Despite its violent name, Keep Talking and Nobody Explodes (All, $15) is a relatively tame social party game for anyone 10 and up. One person inside the headset tries to deactivate a bomb while the non-VR group studies the bomb-defusing manual and tries to guide them through it before the timer runs out. Everyone involved will have a blast (pun intended).
Another scary-sounding but youth-friendly game, I Expect You to Die (O/P/V, $25), turns your teen into a Bond-esque secret agent trying to escape challenging traps and save the world.
Transpose (O/V, $20) will stimulate your teen’s mind with reality-bending physics puzzles in a dreamlike world, while Talos Principle VR (O/V, $40) will provide literally dozens of hours of challenging mind-teasers, where most VR games only last a few hours.
If your teen is a Clue fan, hit them with Invisible Hours (O/P/V, $30). Investigating the murder of Nikola Tesla, they will have to search a mansion for clues and investigate suspects like Thomas Edison, before naming the murderer.
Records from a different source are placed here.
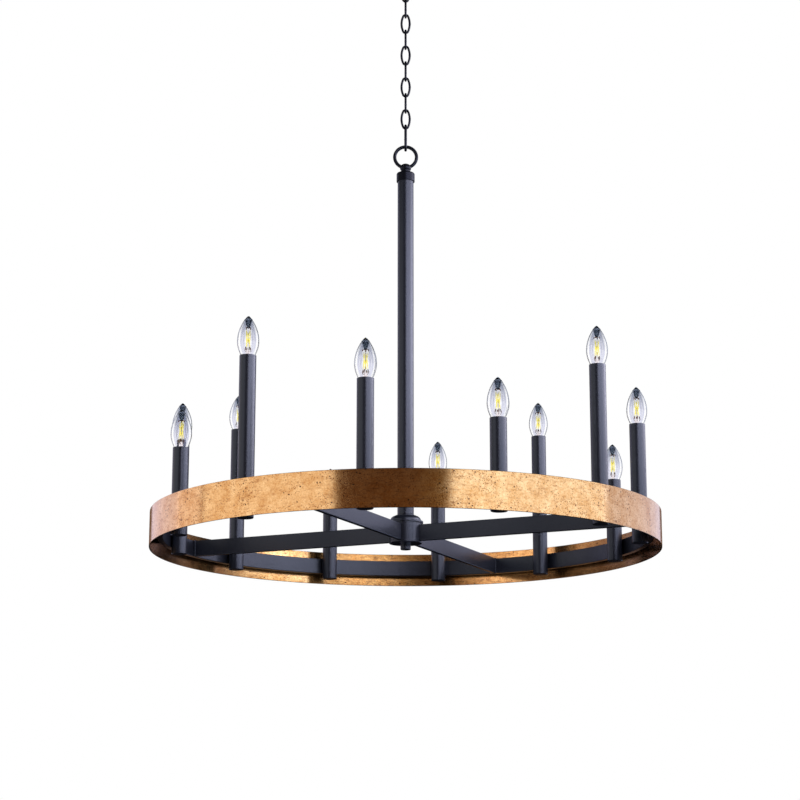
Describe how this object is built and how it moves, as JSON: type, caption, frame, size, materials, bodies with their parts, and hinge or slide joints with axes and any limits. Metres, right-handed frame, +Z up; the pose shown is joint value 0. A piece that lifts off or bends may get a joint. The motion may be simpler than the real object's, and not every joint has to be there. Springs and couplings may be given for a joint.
{
  "type": "wagon wheel chandelier",
  "caption": "Round candle chandelier: a gold band round a black spoked hoop with tall candle lamps, hung by a stem, a ring and a chain from a ceiling canopy.",
  "frame": {"origin": "middle of the mounting strap's top face, in the plane of the ceiling", "axes": "+Z up to the ceiling along the chain and stem; two of the four spokes lie along X and two along Y; the strap's slots lie along X"},
  "size_m": [0.8636, 0.8636, 1.0941],
  "materials": {
    "black_metal": "satin black powder coat with a faint blue cast",
    "gold_metal": "brushed-on antique gold leaf, mottled, with fine brown specks",
    "plated_steel": "zinc plated",
    "ground_green": "green dyed plating",
    "moulded_holder": "moulded phenolic",
    "bulb_glass": "clear blown glass"
  },
  "bodies": {
    "ceiling_fitting": {"mounting_strap": "plated_steel", "nipple": "plated_steel", "nipple_nut": "plated_steel", "ground_screw": "ground_green", "canopy": "black_metal", "collar_nut": "black_metal", "canopy_loop": "black_metal"},
    "link_1": {"chain_link_1": "black_metal"},
    "link_2": {"chain_link_2": "black_metal"},
    "link_3": {"chain_link_3": "black_metal"},
    "link_4": {"chain_link_4": "black_metal"},
    "link_5": {"chain_link_5": "black_metal"},
    "link_6": {"chain_link_6": "black_metal"},
    "link_7": {"chain_link_7": "black_metal"},
    "link_8": {"chain_link_8": "black_metal"},
    "link_9": {"chain_link_9": "black_metal"},
    "connector": {"connector_link": "black_metal"},
    "ring": {"suspension_ring": "black_metal"},
    "chandelier": {"hanger_eye": "black_metal", "stem_cap": "black_metal", "stem_tube": "black_metal", "tie_rod": "plated_steel", "hub_cover": "black_metal", "hub_shell": "black_metal", "hub_plate": "black_metal", "finial_nut": "black_metal", "spoke_1": "black_metal", "spoke_2": "black_metal", "spoke_3": "black_metal", "spoke_4": "black_metal", "inner_hoop": "black_metal", "gold_band": "gold_metal", "band_spacers": "black_metal", "tube_screws": "plated_steel", "lampholders": "moulded_holder", "tube_caps": "black_metal", "candle_tube_1": "black_metal", "candle_tube_2": "black_metal", "candle_tube_3": "black_metal", "candle_tube_4": "black_metal", "candle_tube_5": "black_metal", "candle_tube_6": "black_metal", "candle_tube_7": "black_metal", "candle_tube_8": "black_metal", "candle_tube_9": "black_metal", "candle_tube_10": "black_metal", "candle_tube_11": "black_metal", "candle_tube_12": "black_metal"},
    "lamp_1": {"bulb_1": "bulb_glass"},
    "lamp_2": {"bulb_2": "bulb_glass"},
    "lamp_3": {"bulb_3": "bulb_glass"},
    "lamp_4": {"bulb_4": "bulb_glass"},
    "lamp_5": {"bulb_5": "bulb_glass"},
    "lamp_6": {"bulb_6": "bulb_glass"},
    "lamp_7": {"bulb_7": "bulb_glass"},
    "lamp_8": {"bulb_8": "bulb_glass"},
    "lamp_9": {"bulb_9": "bulb_glass"},
    "lamp_10": {"bulb_10": "bulb_glass"},
    "lamp_11": {"bulb_11": "bulb_glass"},
    "lamp_12": {"bulb_12": "bulb_glass"}
  },
  "joints": [
    {"name": "link_1_swing", "type": "hinge", "parent": "ceiling_fitting", "child": "link_1", "pos_m": [0, 0, -0.063], "axis": [-0.4067, 0.9135, 0], "range_deg": [-8, 8]},
    {"name": "link_2_swing", "type": "hinge", "parent": "link_1", "child": "link_2", "pos_m": [0, 0, -0.09305], "axis": [0.9135, 0.4067, 0], "range_deg": [-8, 8]},
    {"name": "link_3_swing", "type": "hinge", "parent": "link_2", "child": "link_3", "pos_m": [0, 0, -0.12335], "axis": [-0.4067, 0.9135, 0], "range_deg": [-8, 8]},
    {"name": "link_4_swing", "type": "hinge", "parent": "link_3", "child": "link_4", "pos_m": [0, 0, -0.15365], "axis": [0.9135, 0.4067, 0], "range_deg": [-8, 8]},
    {"name": "link_5_swing", "type": "hinge", "parent": "link_4", "child": "link_5", "pos_m": [0, 0, -0.18395], "axis": [-0.4067, 0.9135, 0], "range_deg": [-8, 8]},
    {"name": "link_6_swing", "type": "hinge", "parent": "link_5", "child": "link_6", "pos_m": [0, 0, -0.21425], "axis": [0.9135, 0.4067, 0], "range_deg": [-8, 8]},
    {"name": "link_7_swing", "type": "hinge", "parent": "link_6", "child": "link_7", "pos_m": [0, 0, -0.24455], "axis": [-0.4067, 0.9135, 0], "range_deg": [-8, 8]},
    {"name": "link_8_swing", "type": "hinge", "parent": "link_7", "child": "link_8", "pos_m": [0, 0, -0.27485], "axis": [0.9135, 0.4067, 0], "range_deg": [-8, 8]},
    {"name": "link_9_swing", "type": "hinge", "parent": "link_8", "child": "link_9", "pos_m": [0, 0, -0.30515], "axis": [-0.4067, 0.9135, 0], "range_deg": [-8, 8]},
    {"name": "connector_swing", "type": "hinge", "parent": "link_9", "child": "connector", "pos_m": [0, 0, -0.33545], "axis": [0.9135, 0.4067, 0], "range_deg": [-8, 8]},
    {"name": "ring_swing", "type": "hinge", "parent": "connector", "child": "ring", "pos_m": [0, 0, -0.37585], "axis": [-0.4067, 0.9135, 0], "range_deg": [-8, 8]},
    {"name": "wheel_swing", "type": "hinge", "parent": "ring", "child": "chandelier", "pos_m": [0, 0, -0.40875], "axis": [0.9135, 0.4067, 0], "range_deg": [-8, 8]},
    {"name": "bulb_1_screw", "type": "hinge", "parent": "chandelier", "child": "lamp_1", "pos_m": [0.38188, 0.10232, -0.8871], "axis": [0, 0, 1], "range_deg": [0, 900]},
    {"name": "bulb_2_screw", "type": "hinge", "parent": "chandelier", "child": "lamp_2", "pos_m": [0.27955, 0.27955, -0.9441], "axis": [0, 0, 1], "range_deg": [0, 900]},
    {"name": "bulb_3_screw", "type": "hinge", "parent": "chandelier", "child": "lamp_3", "pos_m": [0.10232, 0.38188, -0.8301], "axis": [0, 0, 1], "range_deg": [0, 900]},
    {"name": "bulb_4_screw", "type": "hinge", "parent": "chandelier", "child": "lamp_4", "pos_m": [-0.10232, 0.38188, -0.8871], "axis": [0, 0, 1], "range_deg": [0, 900]},
    {"name": "bulb_5_screw", "type": "hinge", "parent": "chandelier", "child": "lamp_5", "pos_m": [-0.27955, 0.27955, -0.9441], "axis": [0, 0, 1], "range_deg": [0, 900]},
    {"name": "bulb_6_screw", "type": "hinge", "parent": "chandelier", "child": "lamp_6", "pos_m": [-0.38188, 0.10232, -0.8301], "axis": [0, 0, 1], "range_deg": [0, 900]},
    {"name": "bulb_7_screw", "type": "hinge", "parent": "chandelier", "child": "lamp_7", "pos_m": [-0.38188, -0.10232, -0.8871], "axis": [0, 0, 1], "range_deg": [0, 900]},
    {"name": "bulb_8_screw", "type": "hinge", "parent": "chandelier", "child": "lamp_8", "pos_m": [-0.27955, -0.27955, -0.9441], "axis": [0, 0, 1], "range_deg": [0, 900]},
    {"name": "bulb_9_screw", "type": "hinge", "parent": "chandelier", "child": "lamp_9", "pos_m": [-0.10232, -0.38188, -0.8301], "axis": [0, 0, 1], "range_deg": [0, 900]},
    {"name": "bulb_10_screw", "type": "hinge", "parent": "chandelier", "child": "lamp_10", "pos_m": [0.10232, -0.38188, -0.8871], "axis": [0, 0, 1], "range_deg": [0, 900]},
    {"name": "bulb_11_screw", "type": "hinge", "parent": "chandelier", "child": "lamp_11", "pos_m": [0.27955, -0.27955, -0.9441], "axis": [0, 0, 1], "range_deg": [0, 900]},
    {"name": "bulb_12_screw", "type": "hinge", "parent": "chandelier", "child": "lamp_12", "pos_m": [0.38188, -0.10232, -0.8301], "axis": [0, 0, 1], "range_deg": [0, 900]}
  ]
}
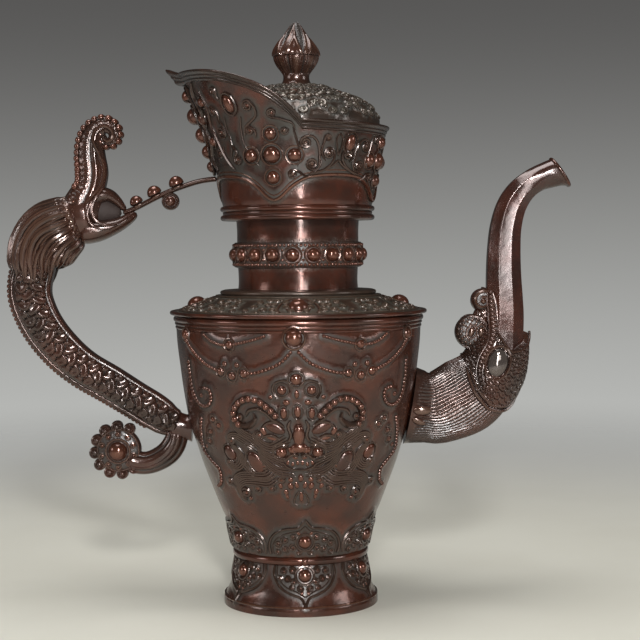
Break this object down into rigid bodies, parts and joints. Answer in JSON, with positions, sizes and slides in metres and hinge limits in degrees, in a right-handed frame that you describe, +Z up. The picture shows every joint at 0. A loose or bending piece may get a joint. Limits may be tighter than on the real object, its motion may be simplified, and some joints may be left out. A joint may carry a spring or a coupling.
{
  "type": "wine ewer",
  "caption": "Tall copper wine ewer with a hollow foot, beaded neck, flared collar with a raised guard, loose domed lid, dragon handle and makara spout.",
  "frame": {"origin": "middle of the whole ewer's length and depth, on the plane that the foot stands on; the vessel's axis stands 4.5 mm from it along +X", "axes": "+Z up along the vessel's axis, +X towards the spout, -X towards the handle, -Y the side shown"},
  "size_m": [0.2932, 0.1338, 0.3007],
  "materials": {
    "brown_copper": "satin, polished on the high spots, grey deposit in the recesses",
    "red_copper": "polished reddish brown",
    "dark_copper": "dull dark brown, grey-green deposit in the recesses",
    "gilt_copper": "worn brassy yellow over dark brown"
  },
  "bodies": {
    "ewer": {"foot_ring": "brown_copper", "vessel_body": "brown_copper", "neck_tube": "brown_copper", "collar_wall": "brown_copper", "handle_body": "brown_copper", "handle_trunk": "brown_copper", "handle_scroll": "brown_copper", "strut_bar": "brown_copper", "spout_socket": "brown_copper", "spout_head": "brown_copper", "foot_seam_ring": "red_copper", "mouth_ring": "red_copper", "shoulder_boss_spout": "red_copper", "shoulder_boss_back": "red_copper", "shoulder_boss_handle": "red_copper", "shoulder_boss_front": "red_copper", "neck_flange": "red_copper", "neck_band": "red_copper", "collar_base_ring": "red_copper", "collar_rim": "red_copper", "handle_ferrule": "red_copper", "handle_spine": "red_copper", "handle_head": "red_copper", "scroll_boss_front": "red_copper", "scroll_boss_back": "red_copper", "strut_boss_1": "red_copper", "strut_boss_2": "red_copper", "strut_boss_3": "red_copper", "strut_pendant": "red_copper", "spout_tube": "red_copper", "spout_jewel_front": "red_copper", "spout_jewel_back": "red_copper", "vessel_floor": "dark_copper", "shoulder_plate": "dark_copper", "collar_apron": "dark_copper", "lid_seat": "dark_copper", "handle_mane": "dark_copper", "spout_crest": "dark_copper"},
    "lid": {"lid_dome": "gilt_copper", "lid_skirt": "dark_copper", "finial_cup": "brown_copper", "finial_bud": "gilt_copper", "finial_pin": "dark_copper"}
  },
  "joints": [
    {"name": "lid_lift", "type": "slide", "parent": "ewer", "child": "lid", "axis": [0, 0, 1], "range_m": [0, 0.08]}
  ]
}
Or for kids that will enjoy a more humorous, easy experience, try Job Simulator (O/P/V, $20) or the upcoming Vacation Simulator. These cartoonish games provide easy motion-controlled tasks that younger gamers can handle, but with enough subtle humor to entertain adults and teens alike.
Our can’t-miss favorites
If your kid skews more towards the artsy and creative than the violent or puzzly, you can’t go wrong with Google’s Tilt Brush (O/V, $20) or Masterpiece VR (O/V, $30), two apps that let you paint, sculpt and animate in 3D and then export your creations to your computer.
Astro Bot Rescue Mission (P, $40) may be the best platformer (think Super Mario) that VR has to offer. As you guide your plucky robot through the beautifully animated world, you can lean forward into it to look for traps and then punch or head butt them out of the way.
If you’re not worried about your teen spending too long inside a headset, then the incredibly addictive Minecraft VR (M/O/V, $7) may be the last app you’ll need to buy them for a while. Or if you want to buy them an experience that you can’t find on consoles, send them to the rings of Saturn with the transcendent Lone Echo (O, $40).